Rep. Bacon says his wife slept with loaded gun after ‘ugly phone calls’ over his Speaker vote
Rep. Don Bacon (R-Neb.) said Thursday his wife slept with a loaded gun after receiving more threatening phone calls from voters who were angry that he voted against Rep. Jim Jordan’s (R-Ohio) Speakership bid.
“She had terrible phone calls,” Bacon told reporters. “I didn’t sleep well last night. I called her, and I go, ‘How you doing?’ She goes, ‘I slept really good. I had wa loaded gun.’”
“So there were some, it was ugly phone calls,” he added.
The Nebraska Republican’s comments come after he confirmed Wednesday that his spouse received a barrage of emails and text messages urging her to convince her husband to support Jordan’s Speakership bid, which he has continued to oppose.
Screenshots of the earlier reported text messages to Bacon’s wife read, “Why is your husband causing chaos by not supporting Jim Jordan? I thought he was a team player,” and, “Your husband will not hold any political office ever again. What a disappointment and failure he is.”
On Thursday, Bacon confirmed his wife got additional threatening calls Wednesday night. He said none was a death threat, but they were “just as bad.”
Bacon has remained adamant in his position against supporting Jordan’s Speakership bid.
In a Wednesday interview with CNN’s Jake Tapper, Bacon responded to the threats, saying, “If they think a pressure campaign or bullying campaign is going to work for me, it’s not.”

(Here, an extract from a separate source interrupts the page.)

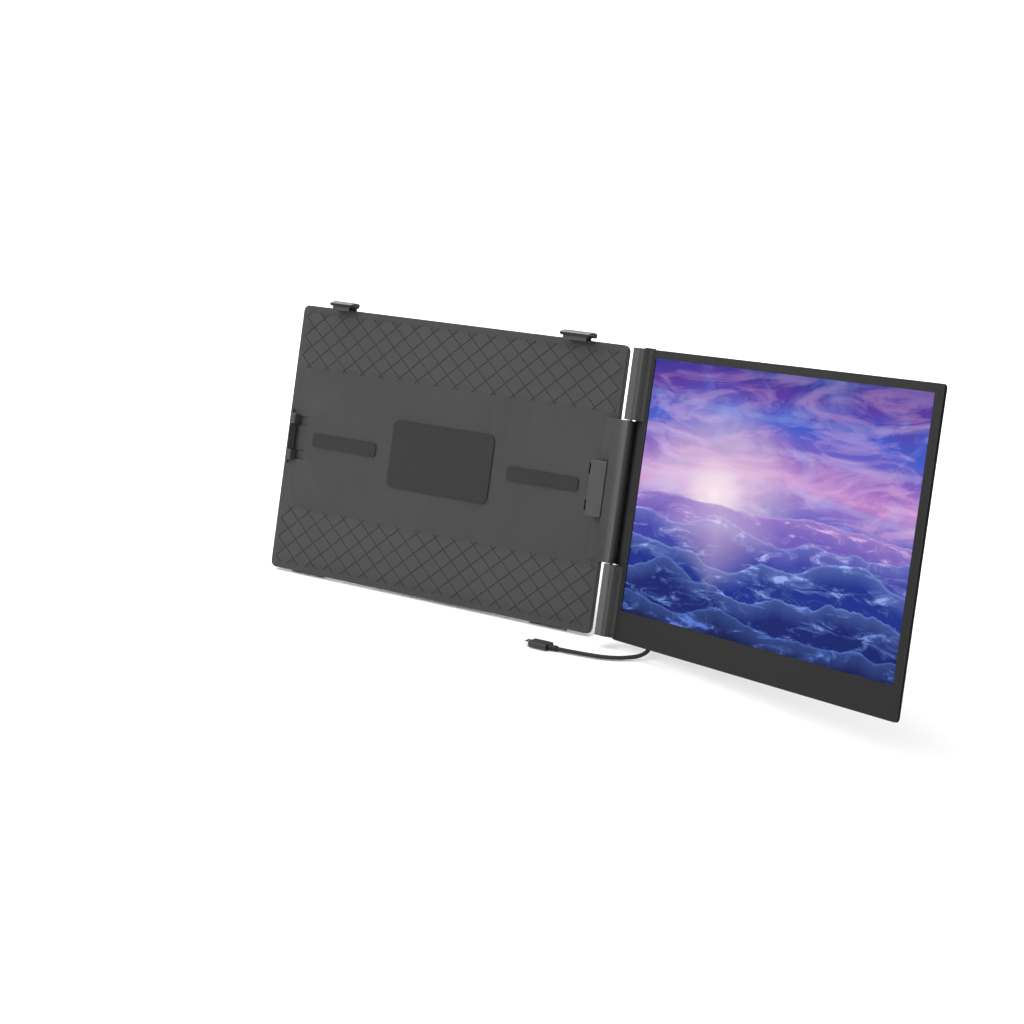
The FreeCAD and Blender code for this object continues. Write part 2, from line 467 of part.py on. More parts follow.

The callers, he said Wednesday, “were calling my wife anonymously as well. She’s recorded some of them, and so it’s wrong. Some folks are so mad they don’t mind what boundaries they cross, but it’s not right. We can like each other and still disagree.”
Bacon voted against Jordan in both ballots on the House floor this week and, on Thursday, reiterated his call for him to drop out.
Asked where the party goes from there, Bacon said, “We clean the whole slate. Start again. And follow the principle the majority will support the majority. That was violated from January until now.”
“We should clean the slate. Put three or four nominees,” he continued, “but we have to have a commitment that we’re going to get behind the majority of the majority.”
His remarks come as the House has spent more than two weeks without an elected Speaker after eight Republicans voted with Democrats to oust Kevin McCarthy (R-Calif.). Since then, Republicans have struggled to find a candidate who could get the 217 votes needed to win, barring “present” votes and any absences during the votes.